Pour être autorisé à pratiquer une quelconque médecine
dans l'hexagone, il faut être diplômé de la faculté
de médecine. Plutôt rassurant à première vue.
Sauf que la médecine chinoise n'est pas reconnue en tant que
telle et que ceux qui la pratiquent sont rarement diplômés de
médecine. "En quelque sorte, nous pratiquons donc dans l'illégalité",
souligne Philippe Sionneau.
S'ensuivent une série de conséquences qui contribuent à
rendre la pratique de la médecine chinoise relativement aléatoire
dans l'hexagone : "Il n'y a pas de reconnaissance du diplôme et
donc pas d'écoles agréées pour les non médecins
ou quoi que ce soit de ce genre. C'est donc difficile pour le novice, et
même pour nous, de s'y retrouver", regrette Philippe Sionneau.
Difficile même, de déterminer le nombre de praticiens. "Je
dirais quelques centaines au grand maximum. En revanche, il y a plusieurs
milliers d'acupuncteurs à travers le pays."
Vient alors le moment de choisir celui entre les mains duquel nous allons
remettre nos problèmes de santé. Là encore, le côté
amateur, qui peut avoir ses avantages dans d'autres circonstances, pose problème.
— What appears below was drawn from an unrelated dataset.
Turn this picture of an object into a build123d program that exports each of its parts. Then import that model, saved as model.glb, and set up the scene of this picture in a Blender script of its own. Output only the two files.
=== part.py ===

"Il est clair que c'est particulièrement difficile de s'y retrouver,
confirme Philippe Sionneau. Je reçois moi-même beaucoup de demandes
de patients qui cherchent à qui s'adresser dans une région
particulière. J'ai donc mis en place avec des confrères, via
un site internet, un annuaire de praticiens que nous considérons
sérieux. Nous avons pris en compte plusieurs critères comme,
entre autres, le fait qu'ils soient inscrits à l'Urssaf, ce qui signifie
donc qu'ils ont une activité déclarée, leur diplôme
d'une école reconnue par la médecine chinoise (qui garantit
un minimum d'heures de formations) et le fait de disposer d'un local spécialement
destiné aux consultations. Attention, cela ne veut pas dire que ce
sont des praticiens de référence, mais disons qu'ils offrent
un minimum de garanties, à mon avis indispensables. Au total, cet
annuaire recense aujourd'hui 120 médecins traditionnels chinois
dans toute la France. Ce n'est qu'un début."
Une médecine reconnue en occident
Mais alors, à quand une reconnaissance du diplôme de médecine
chinoise en France ? "Ce serait l'idéal, répond Philippe
Sionneau. Mais les praticiens sont encore assez mal organisés. Plusieurs
associations uvrent chacune de leur côté mais il n'y a
pas vraiment de cohérence entre les différentes actions. Pour
avoir un véritable pouvoir, il faudrait vraiment faire du lobbying
et nous ne sommes pas encore prêts."
Pourtant, la reconnaissance est déjà chose faite dans de
nombreux pays occidentaux, en Amérique du Nord et en Europe. "Il
est d'autant plus paradoxal que ce ne soit pas encore le cas en France alors
que nous sommes le pays d'Europe qui consulte le plus de médecins
alternatifs", souligne Philippe Sionneau.
En fait, de nombreux organismes officiels appellent déjà
à la reconnaissance des médecines traditionnelles. C'est notamment
le cas de l'Organisation mondiale de la santé, qui appelle depuis
2002 à la reconnaissance et au développement des systèmes
de santé traditionnels, dont la médecine chinoise. Le Parlement
européen a lui-même édicté une résolution
du même type encore plus tôt, en 1997, appelant les gouvernements
à s'ouvrir à la médecine non-conventionnelle. Mais aucune
de ces résolutions n'a bien sûr de caractère obligatoire.